▸ **AIM**: Keep to the lines between the one holding "# Drive link: thin" and the one holding "Write the OpenSCAD", inclusive, and write them out exactly.
+++
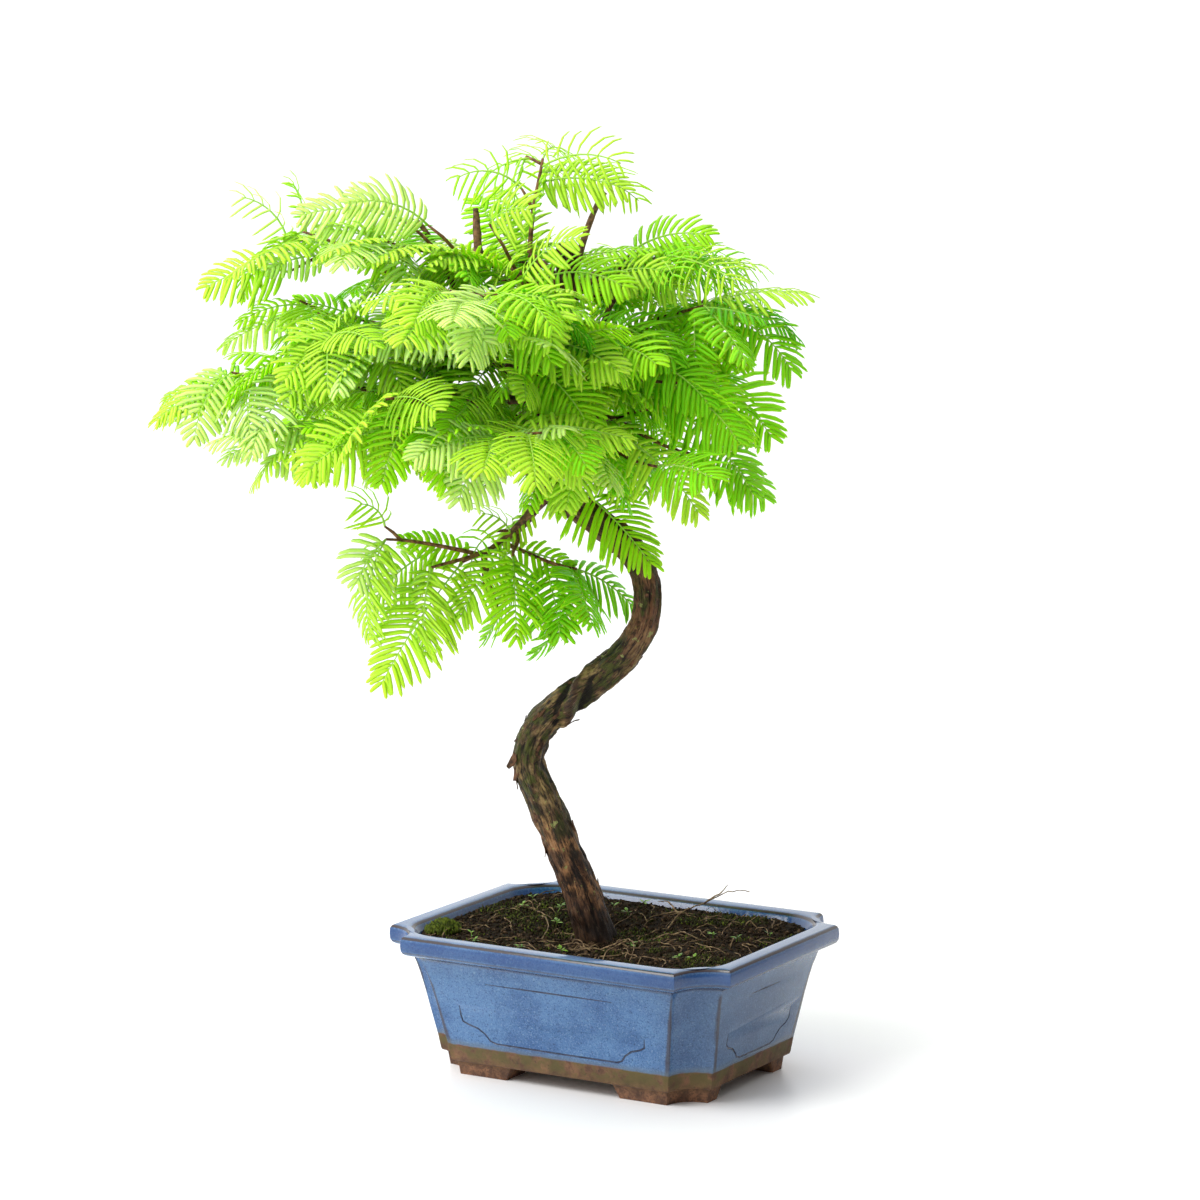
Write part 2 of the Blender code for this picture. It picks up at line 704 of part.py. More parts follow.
def fuse(name, pieces, home, finish):
    """One closed body from the pieces of a mass, by one union on their collection."""
    parts = collection(name + "_parts")
    body = add_object(name, pieces[0], home, finish)
    for number, piece in enumerate(pieces[1:]):
        add_object(f"{name}_part_{number}", piece, parts)
    union = body.modifiers.new("fused", "BOOLEAN")
    union.operation = "UNION"
    union.operand_type = "COLLECTION"
    union.collection = parts
    for solver, flat in UNION_WAYS:
        shape = joined(body, solver, flat)
        if sound(shape):
            break
    body.modifiers.clear()
    shape.to_mesh(body.data)
    solid = BVHTree.FromBMesh(shape)
    shape.free()
    for part in list(parts.objects):
        bpy.data.objects.remove(part, do_unlink=True)
    bpy.data.collections.remove(parts)
    return solid


def build():
    clear_scene()
    home = collection("dawn_redwood_bonsai")
    cutters = collection("cutters", hidden=True)
    bark = material("bark", (0.16, 0.09, 0.05), 0.85)
    leaves = material("needles", (0.28, 0.62, 0.05), 0.5)
    make_pot(home, cutters)
    make_soil(home)

    shape, centres, radii = make_trunk()
    carriers = {"trunk": {"name": "trunk", "centres": centres, "radii": radii, "shape": shape}}
    for name, height, bearing, reach, rise, radius in BOUGHS:
        carriers[name] = make_limb(name, carriers["trunk"], height, bearing, reach, rise, radius, BOUGH_TIP)
    for name, carrier, place, bearing, reach, rise, radius in BARE_TWIGS:
        tip = min(radius, STUB_TIP)
        carriers[name] = make_limb(name, carriers[carrier], place, bearing, reach, rise, radius, tip)
    solids = [BVHTree.FromBMesh(carrier["shape"]) for carrier in carriers.values()]
    stems = {
        name: limb_route(carriers[carrier], place, bearing, reach, rise, STEM_RADII, TWIG_SIDES)
        for name, carrier, place, bearing, reach, rise, _ in MASSES
    }
    for name, carrier in carriers.items():
        add_object(name, carrier["shape"], home, bark)
    for name, _, _, _, _, _, slope in MASSES:
        others = [stem for other, stem in stems.items() if other != name]
        pieces = grow_mass(name, stems[name], slope, others, solids)
        solids.append(fuse(name, pieces, home, leaves))


build()
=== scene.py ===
import math
import random

import bmesh
import bpy
import numpy as np
from mathutils import Euler, Matrix, Vector, noise


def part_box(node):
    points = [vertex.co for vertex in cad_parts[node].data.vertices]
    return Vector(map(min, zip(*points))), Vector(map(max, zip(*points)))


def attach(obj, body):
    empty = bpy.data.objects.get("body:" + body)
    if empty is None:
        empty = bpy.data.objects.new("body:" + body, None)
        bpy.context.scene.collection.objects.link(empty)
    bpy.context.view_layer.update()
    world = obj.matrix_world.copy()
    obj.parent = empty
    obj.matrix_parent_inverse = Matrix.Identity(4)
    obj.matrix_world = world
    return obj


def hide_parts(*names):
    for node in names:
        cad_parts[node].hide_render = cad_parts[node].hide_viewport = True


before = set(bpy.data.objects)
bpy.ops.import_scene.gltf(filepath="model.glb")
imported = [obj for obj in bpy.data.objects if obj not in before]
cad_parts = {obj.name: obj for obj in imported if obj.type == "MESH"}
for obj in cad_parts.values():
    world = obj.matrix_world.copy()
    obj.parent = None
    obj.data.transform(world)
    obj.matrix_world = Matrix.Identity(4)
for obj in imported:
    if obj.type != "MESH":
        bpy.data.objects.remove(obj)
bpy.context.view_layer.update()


# The camera stands level with the middle of the tree, a little to the right of the pot's long side.
# It has a long lens, as in a catalogue picture, and is rolled by less than a degree.
POT_CENTRE = Vector((0.0501, 0.0173, 0.0))
CAMERA_AZIMUTH = math.radians(31.88)
CAMERA_HEIGHT = math.radians(9.28)
CAMERA_ROLL = math.radians(-0.70)
CAMERA_DISTANCE = 2.2471
AIM_ACROSS = -0.00491
AIM_HEIGHT = 0.2399
back = Vector((
    math.sin(CAMERA_AZIMUTH) * math.cos(CAMERA_HEIGHT),
    -math.cos(CAMERA_AZIMUTH) * math.cos(CAMERA_HEIGHT),
    math.sin(CAMERA_HEIGHT),
))
level_right = Vector((math.cos(CAMERA_AZIMUTH), math.sin(CAMERA_AZIMUTH), 0.0))
level_up = back.cross(level_right)
right = level_right * math.cos(CAMERA_ROLL) + level_up * math.sin(CAMERA_ROLL)
up = level_up * math.cos(CAMERA_ROLL) - level_right * math.sin(CAMERA_ROLL)
aim = POT_CENTRE + right * AIM_ACROSS + Vector((0.0, 0.0, AIM_HEIGHT))
camera_data = bpy.data.cameras.new("camera")
camera_data.lens = 135.0
camera_data.sensor_width = 36.0
camera = bpy.data.objects.new("camera", camera_data)
bpy.context.scene.collection.objects.link(camera)
camera.matrix_world = Matrix((right, up, back)).transposed().to_4x4()
camera.location = aim + back * CAMERA_DISTANCE
bpy.context.scene.camera = camera


# The studio is a white paper table that reaches out of sight, under soft white light.
# A large lamp hangs over the left of the camera, and the room is dimmer on the right.
FLOOR_REACH = 40.0
bpy.ops.object.select_all(action="DESELECT")
bpy.ops.mesh.primitive_plane_add(size=2 * FLOOR_REACH, location=(0.0, 0.0, 0.0))
table = bpy.context.object
table.name = "white_table"
table_paint = bpy.data.materials.new("white_paper")
table_paint.use_nodes = True
paper = table_paint.node_tree.nodes["Principled BSDF"]
paper.inputs["Base Color"].default_value = (0.97, 0.97, 0.97, 1.0)
paper.inputs["Roughness"].default_value = 0.38
table.data.materials.append(table_paint)


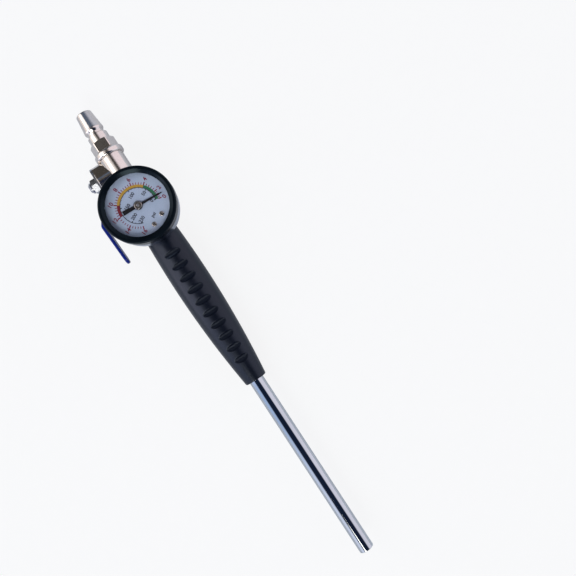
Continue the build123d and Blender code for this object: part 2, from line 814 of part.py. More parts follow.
with BuildPart() as gauge_socket:
    with BuildSketch(gauge_plane.offset(block_top)):
        Circle(connection_radius)
    extrude(amount=-connection_length)
    with BuildSketch(gauge_plane.offset(block_top)):
        RegularPolygon(socket_hex_flats / 2, 6, major_radius=False)
    extrude(amount=case_back - block_top)
    with BuildSketch(gauge_plane.offset(case_back)):
        Circle(socket_neck_radius)
    extrude(amount=case_wall)
    with BuildSketch(dial_plane.offset(case_floor)):
        with Locations((0, (socket_bar_end - post_inner) / 2)):
            Rectangle(socket_bar_width, socket_bar_end + post_inner)
    extrude(amount=socket_bar_height)
    with BuildSketch(dial_plane.offset(case_floor)):
        with Locations((0, -(post_inner + post_outer) / 2)):
            Rectangle(post_width, post_outer - post_inner)
    extrude(amount=dial_bottom - case_floor)
    with BuildSketch(dial_plane.offset(case_floor)):
        with Locations(*case_screws_at):
            Circle(case_screw_radius)
    extrude(amount=case_screw_length, mode=Mode.SUBTRACT)
    with BuildSketch(dial_plane.offset(dial_bottom)):
        with Locations(*dial_screws_at):
            Circle(dial_screw_radius)
    extrude(amount=-dial_screw_length, mode=Mode.SUBTRACT)
    with BuildSketch(dial_plane.offset(bar_top)):
        with Locations(*movement_screw_places):
            Circle(movement_screw_radius)
    extrude(amount=-movement_screw_length, mode=Mode.SUBTRACT)
    with BuildSketch(dial_plane.offset(bar_top)):
        Circle(arbor_radius + part_gap)
    extrude(amount=-part_gap, mode=Mode.SUBTRACT)
    with BuildSketch(gauge_plane.offset(block_top - connection_length)):
        Circle(socket_bore_radius)
    extrude(amount=bore_height - block_top + connection_length, mode=Mode.SUBTRACT)
    with BuildSketch(radial_section(bourdon_root_angle)):
        with Locations((bourdon_radius, bore_height)):
            add(tube_section(0))
    revolve(axis=gauge_axis, revolution_arc=bourdon_seat_arc, mode=Mode.SUBTRACT)
    with BuildSketch(radial_section(air_drill_angle)):
        with Locations((bourdon_radius, bore_height)):
            Circle(air_drill_radius)
    revolve(axis=gauge_axis, revolution_arc=bourdon_root_angle - air_drill_angle, mode=Mode.SUBTRACT)
    with BuildSketch(radial_section(air_drill_angle + 90)):
        with Locations((0, bore_height)):
            Circle(air_drill_radius)
    extrude(amount=bourdon_radius, mode=Mode.SUBTRACT)
gauge_socket.part.label = "gauge_socket"
export_step(gauge_socket.part, "parts/gauge_socket.step")


# Case screws: pan heads under the case's floor
with BuildPart() as case_screws:
    with BuildSketch(dial_plane.offset(case_back)):
        with Locations(*case_screws_at):
            Circle(case_screw_head_radius)
    extrude(amount=-case_screw_head_height)
    fillet(case_screws.faces().group_by(Axis.Z)[0].edges(), case_screw_head_round)
    with BuildSketch(dial_plane.offset(case_back)):
        with Locations(*case_screws_at):
            Circle(case_screw_radius)
    extrude(amount=case_screw_length)
    with BuildSketch(dial_plane.offset(case_back - case_screw_head_height)):
        with Locations(*case_screws_at):
            Rectangle(case_screw_slot, 3 * case_screw_head_radius)
    extrude(amount=case_screw_head_height / 2, mode=Mode.SUBTRACT)
case_screws.part.label = "case_screws"
export_step(case_screws.part, "parts/case_screws.step")


# Pressure tube: flattened brass tube bent to three quarters of a turn
with BuildPart() as bourdon_tube:
    with BuildSketch(radial_section(bourdon_root_angle)):
        with Locations((bourdon_radius, bore_height)):
            add(tube_section(0))
            add(tube_section(bourdon_wall), mode=Mode.SUBTRACT)
    revolve(axis=gauge_axis, revolution_arc=bourdon_end_angle - bourdon_root_angle)
bourdon_tube.part.label = "bourdon_tube"
export_step(bourdon_tube.part, "parts/bourdon_tube.step")


# Movement places on the dial plane: the sector's pivot, its tail pin and the pressure tube's tip
centre_distance = gear_module * (pinion_teeth + sector_teeth_full) / 2
sector_pivot = polar(centre_distance, sector_pivot_angle)
tail_angle = sector_pivot_angle + 90
tail_pin = shifted(sector_pivot, polar(tail_length, tail_angle))
tail_pin_moved = shifted(sector_pivot, polar(tail_length, tail_angle - sector_travel))
tube_pin = polar(bourdon_radius, bourdon_end_angle + tip_length_angle / 2)
tube_pin_moved = shifted(tube_pin, (tail_pin_moved[0] - tail_pin[0], tail_pin_moved[1] - tail_pin[1]))


def bar(start, end, start_radius, end_radius):
    """Flat bar with round ends about two points."""
    with BuildSketch() as shape:
        with Locations(start):
            Circle(start_radius)
        with Locations(end):
            Circle(end_radius)
        make_hull()
    return shape.sketch


def tooth(centre, teeth, angle, root_share, pitch_share, tip_share):
    """Outline points of one gear tooth, its widths given as shares of the pitch."""
    pitch_radius = gear_module * teeth / 2
    pitch_angle = 360 / teeth
    steps = [(pitch_radius - gear_root_depth * gear_module, -root_share),
             (pitch_radius, -pitch_share),
             (pitch_radius + gear_module, -tip_share),
             (pitch_radius + gear_module, tip_share),
             (pitch_radius, pitch_share),
             (pitch_radius - gear_root_depth * gear_module, root_share)]
    return [shifted(centre, polar(radius, angle + share * pitch_angle / 2)) for radius, share in steps]


# Tube tip: brazed end piece with a slotted lug for the link's pin
with BuildPart() as tube_tip:
    with BuildSketch(radial_section(bourdon_end_angle)):
        with Locations((bourdon_radius, bore_height)):
            add(tube_section(0))
    revolve(axis=gauge_axis, revolution_arc=tip_length_angle)
    with BuildSketch(dial_plane.offset(bore_height)):
        with Locations(tube_pin):
            Circle(bourdon_thickness / 2 - lug_neck_play)
    extrude(amount=lug_bottom - bore_height)
    with BuildSketch(dial_plane.offset(lug_bottom)):
        add(bar(tube_pin, tube_pin_moved, lug_radius, lug_radius))
    extrude(amount=lug_thickness)
    with BuildSketch(dial_plane.offset(lug_bottom)):
        add(bar(tube_pin, tube_pin_moved, link_slot_radius, link_slot_radius))
    extrude(amount=lug_thickness, mode=Mode.SUBTRACT)
tube_tip.part.label = "tube_tip"
export_step(tube_tip.part, "parts/tube_tip.step")


# Movement plates: two brass plates on three pillars, pierced for the pivots and screws
plate_ears = [sector_pivot, *pillar_places]
pivot_hole = arbor_radius + shaft_clearance
with BuildPart() as movement_back_plate:
    with BuildSketch(dial_plane.offset(bar_top)):
        with Locations(*plate_ears):
            Circle(plate_ear_radius)
        make_hull()
        with Locations((0, 0), sector_pivot):
            Circle(pivot_hole, mode=Mode.SUBTRACT)
        with Locations(*movement_screw_places, *pillar_places):
            Circle(movement_screw_radius, mode=Mode.SUBTRACT)
    extrude(amount=movement_plate)
movement_back_plate.part.label = "movement_back_plate"
export_step(movement_back_plate.part, "parts/movement_back_plate.step")

spring_stud = polar(spring_outer_radius + spring_thickness / 2 + spring_stud_radius + spring_stud_play, 0)
with BuildPart() as movement_front_plate:
    with BuildSketch(dial_plane.offset(front_plate_bottom)):
        with Locations(*plate_ears):
            Circle(plate_ear_radius)
        make_hull()
        with Locations((0, 0), sector_pivot):
            Circle(pivot_hole, mode=Mode.SUBTRACT)
        with Locations(*pillar_places):
            Circle(movement_screw_radius, mode=Mode.SUBTRACT)
    extrude(amount=movement_plate)
    with BuildSketch(dial_plane.offset(spring_bottom)):
        with Locations(spring_stud):
            Circle(spring_stud_radius)
    extrude(amount=front_plate_bottom - spring_bottom)
movement_front_plate.part.label = "movement_front_plate"
export_step(movement_front_plate.part, "parts/movement_front_plate.step")


# Movement pillars: turned posts, riveted into the back plate and tapped at the top
with BuildPart() as movement_pillars:
    with BuildSketch(dial_plane.offset(plate_top)):
        with Locations(*pillar_places):
            Circle(pillar_radius)
    extrude(amount=movement_height)
    with BuildSketch(dial_plane.offset(bar_top)):
        with Locations(*pillar_places):
            Circle(movement_screw_radius)
    extrude(amount=movement_plate)
    with BuildSketch(dial_plane.offset(front_plate_bottom)):
        with Locations(*pillar_places):
            Circle(movement_screw_radius)
    extrude(amount=-movement_screw_length, mode=Mode.SUBTRACT)
movement_pillars.part.label = "movement_pillars"
export_step(movement_pillars.part, "parts/movement_pillars.step")


# Movement screws: two into the bar, three into the pillars
with BuildPart() as movement_screws:
    for seat, places in ((plate_top, movement_screw_places), (front_plate_top, pillar_places)):
        with BuildSketch(dial_plane.offset(seat)):
            with Locations(*places):
                Circle(movement_screw_head_radius)
        extrude(amount=movement_screw_head_height)
        with BuildSketch(dial_plane.offset(seat)):
            with Locations(*places):
                Circle(movement_screw_radius)
        extrude(amount=-movement_screw_length)
        with BuildSketch(dial_plane.offset(seat + movement_screw_head_height)):
            with Locations(*places):
                Rectangle(movement_screw_slot, 3 * movement_screw_head_radius)
        extrude(amount=-movement_screw_head_height / 2, mode=Mode.SUBTRACT)
movement_screws.part.label = "movement_screws"
export_step(movement_screws.part, "parts/movement_screws.step")


# Sector gear: toothed rim on two spokes, with its pivots and the tail that the link pulls
contact_angle = sector_pivot_angle + 180
sector_pitch = 360 / sector_teeth_full
first_angle = contact_angle - sector_teeth_before * sector_pitch
last_angle = contact_angle + sector_teeth_after * sector_pitch
rim_radius = gear_module * (sector_teeth_full / 2 - gear_rim_depth)
spoke_radius = rim_radius + gear_module
with BuildPart() as sector_gear:
    with BuildSketch(dial_plane.offset(gear_bottom)):
        with BuildLine():
            outline = []
            for index in range(-sector_teeth_before, sector_teeth_after + 1):
                angle = contact_angle + index * sector_pitch
                outline += tooth(sector_pivot, sector_teeth_full, angle, 0.56, 0.45, 0.2)
            rim_start = shifted(sector_pivot, polar(rim_radius, first_angle - sector_pitch / 4))
            rim_middle = shifted(sector_pivot, polar(rim_radius, (first_angle + last_angle) / 2))
            rim_stop = shifted(sector_pivot, polar(rim_radius, last_angle + sector_pitch / 4))
            Polyline(rim_start, *outline, rim_stop)
            ThreePointArc(rim_stop, rim_middle, rim_start)
        make_face()
        for angle in (first_angle + sector_pitch, last_angle - sector_pitch):
            spoke_end = shifted(sector_pivot, polar(spoke_radius, angle))
            add(bar(sector_pivot, spoke_end, tail_eye_radius, spoke_tip_radius))
        add(bar(sector_pivot, tail_pin, sector_hub_radius, tail_eye_radius))
    extrude(amount=gear_thickness)
    with BuildSketch(dial_plane.offset(bar_top)):
        with Locations(sector_pivot):
            Circle(arbor_radius)
    extrude(amount=front_plate_top - bar_top)
    with BuildSketch(dial_plane.offset(gear_top)):
        with Locations(tail_pin):
            Circle(link_pin_radius)
    extrude(amount=link_top - gear_top + 2 * shaft_clearance)
    with BuildSketch(dial_plane.offset(link_top + 2 * shaft_clearance)):
        with Locations(tail_pin):
            Circle(2 * link_pin_radius)
    extrude(amount=link_head_height)
sector_gear.part.label = "sector_gear"
export_step(sector_gear.part, "parts/sector_gear.step")


# Pointer arbor: steel shaft with its pinion and the spring's collet
pinion_angle = 360 / pinion_teeth
with BuildPart() as pointer_arbor:
    with BuildSketch(dial_plane.offset(bar_top - part_gap / 2)):
        Circle(arbor_radius)
    extrude(amount=pointer_top + pointer_hub_height / 2 - bar_top + part_gap / 2)
    with BuildSketch(dial_plane.offset(gear_bottom - pinion_overlap)):
        with BuildLine():
            outline = []
            for index in range(pinion_teeth):
                angle = sector_pivot_angle + (index + 0.5) * pinion_angle
                outline += tooth((0, 0), pinion_teeth, angle, 0.42, 0.4, 0.18)
            Polyline(*outline, close=True)
        make_face()
    extrude(amount=gear_thickness + 2 * pinion_overlap)
    with BuildSketch(dial_plane.offset(spring_bottom)):
        Circle(spring_collet_radius)
    extrude(amount=spring_height)
pointer_arbor.part.label = "pointer_arbor"
export_step(pointer_arbor.part, "parts/pointer_arbor.step")


# Hairspring: flat bronze spiral between the collet and the front plate's stud
def spiral(offset):
    """Points of the spiral, moved out by an offset."""
    steps = 12 * spring_turns
    growth = (spring_outer_radius - spring_inner_radius) / steps
    return [polar(spring_inner_radius + growth * step + offset, 30 * step) for step in range(steps + 1)]


with BuildPart() as hairspring:
    with BuildSketch(dial_plane.offset(spring_bottom)):
        with BuildLine():
            inside = Spline(spiral(-spring_thickness / 2))
            outside = Spline(spiral(spring_thickness / 2))
            Line(inside @ 0, outside @ 0)
            Line(inside @ 1, outside @ 1)
        make_face()
    extrude(amount=spring_height)
hairspring.part.label = "hairspring"
export_step(hairspring.part, "parts/hairspring.step")


# Drive link: thin strip from the sector's tail to the pressure tube's lug
with BuildPart() as drive_link:
    with BuildSketch(dial_plane.offset(link_bottom)):
        add(bar(tail_pin, tube_pin, link_eye_radius, link_eye_radius))
        with Locations(tail_pin):
            Circle(link_pin_radius + shaft_clearance, mode=Mode.SUBTRACT)
    extrude(amount=link_thickness)
    with BuildSketch(dial_plane.offset(link_bottom)):
        with Locations(tube_pin):
            Circle(link_pin_radius)
    extrude(amount=lug_bottom + shaft_clearance - link_bottom)
drive_link.part.label = "drive_link"
export_step(drive_link.part, "parts/drive_link.step")
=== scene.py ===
from math import atan, cos, pi, radians, sin

import bmesh
import bpy
from mathutils import Matrix, Vector


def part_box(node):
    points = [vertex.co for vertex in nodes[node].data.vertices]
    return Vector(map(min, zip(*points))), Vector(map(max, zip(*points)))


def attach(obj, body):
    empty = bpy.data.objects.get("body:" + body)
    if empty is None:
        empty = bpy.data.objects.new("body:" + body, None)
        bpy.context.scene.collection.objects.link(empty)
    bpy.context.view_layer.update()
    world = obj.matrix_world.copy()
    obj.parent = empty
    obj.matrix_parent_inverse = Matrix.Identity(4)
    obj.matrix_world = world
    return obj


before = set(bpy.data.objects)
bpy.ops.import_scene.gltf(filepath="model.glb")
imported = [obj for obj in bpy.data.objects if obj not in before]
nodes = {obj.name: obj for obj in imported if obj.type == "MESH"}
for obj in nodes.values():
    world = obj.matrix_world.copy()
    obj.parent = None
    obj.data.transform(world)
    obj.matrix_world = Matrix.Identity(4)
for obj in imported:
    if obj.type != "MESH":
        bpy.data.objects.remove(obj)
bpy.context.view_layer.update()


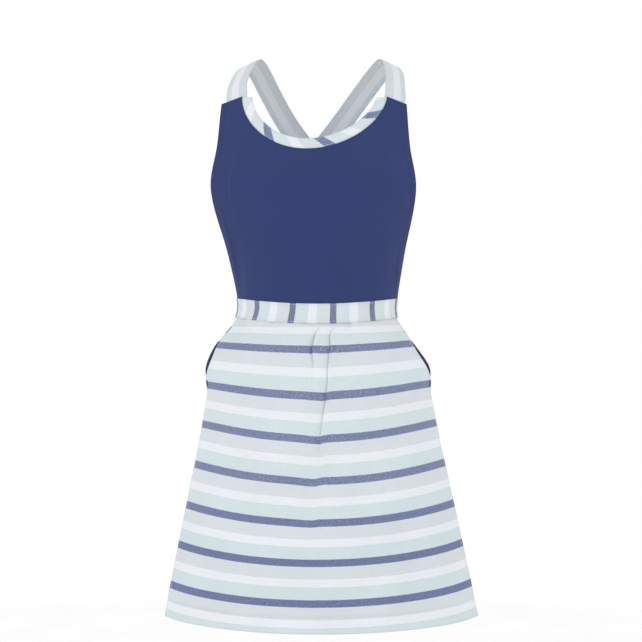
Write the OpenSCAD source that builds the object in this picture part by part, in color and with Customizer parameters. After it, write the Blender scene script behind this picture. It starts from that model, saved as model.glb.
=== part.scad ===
+++
▸ **FULL OUTPUT**:
# Drive link: thin strip from the sector's tail to the pressure tube's lug
with BuildPart() as drive_link:
    with BuildSketch(dial_plane.offset(link_bottom)):
        add(bar(tail_pin, tube_pin, link_eye_radius, link_eye_radius))
        with Locations(tail_pin):
            Circle(link_pin_radius + shaft_clearance, mode=Mode.SUBTRACT)
    extrude(amount=link_thickness)
    with BuildSketch(dial_plane.offset(link_bottom)):
        with Locations(tube_pin):
            Circle(link_pin_radius)
    extrude(amount=lug_bottom + shaft_clearance - link_bottom)
drive_link.part.label = "drive_link"
export_step(drive_link.part, "parts/drive_link.step")
=== scene.py ===
from math import atan, cos, pi, radians, sin

import bmesh
import bpy
from mathutils import Matrix, Vector


def part_box(node):
    points = [vertex.co for vertex in nodes[node].data.vertices]
    return Vector(map(min, zip(*points))), Vector(map(max, zip(*points)))


def attach(obj, body):
    empty = bpy.data.objects.get("body:" + body)
    if empty is None:
        empty = bpy.data.objects.new("body:" + body, None)
        bpy.context.scene.collection.objects.link(empty)
    bpy.context.view_layer.update()
    world = obj.matrix_world.copy()
    obj.parent = empty
    obj.matrix_parent_inverse = Matrix.Identity(4)
    obj.matrix_world = world
    return obj


before = set(bpy.data.objects)
bpy.ops.import_scene.gltf(filepath="model.glb")
imported = [obj for obj in bpy.data.objects if obj not in before]
nodes = {obj.name: obj for obj in imported if obj.type == "MESH"}
for obj in nodes.values():
    world = obj.matrix_world.copy()
    obj.parent = None
    obj.data.transform(world)
    obj.matrix_world = Matrix.Identity(4)
for obj in imported:
    if obj.type != "MESH":
        bpy.data.objects.remove(obj)
bpy.context.view_layer.update()


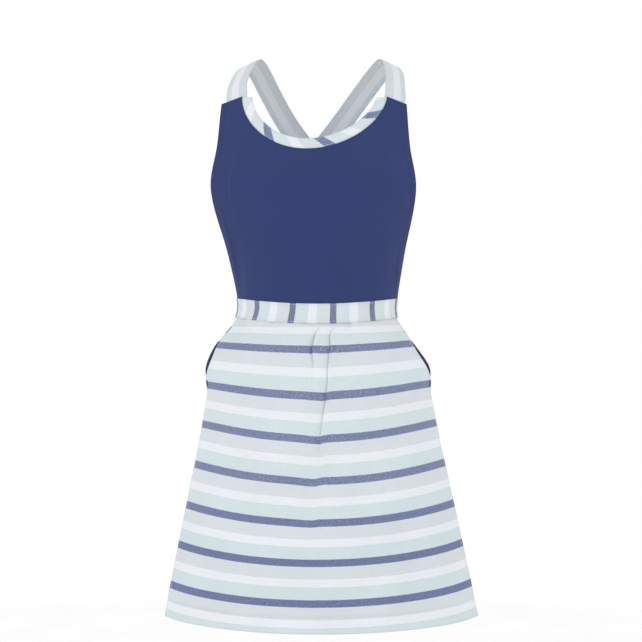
Write the OpenSCAD source that builds the object in this picture part by part, in color and with Customizer parameters. After it, write the Blender scene script behind this picture. It starts from that model, saved as model.glb.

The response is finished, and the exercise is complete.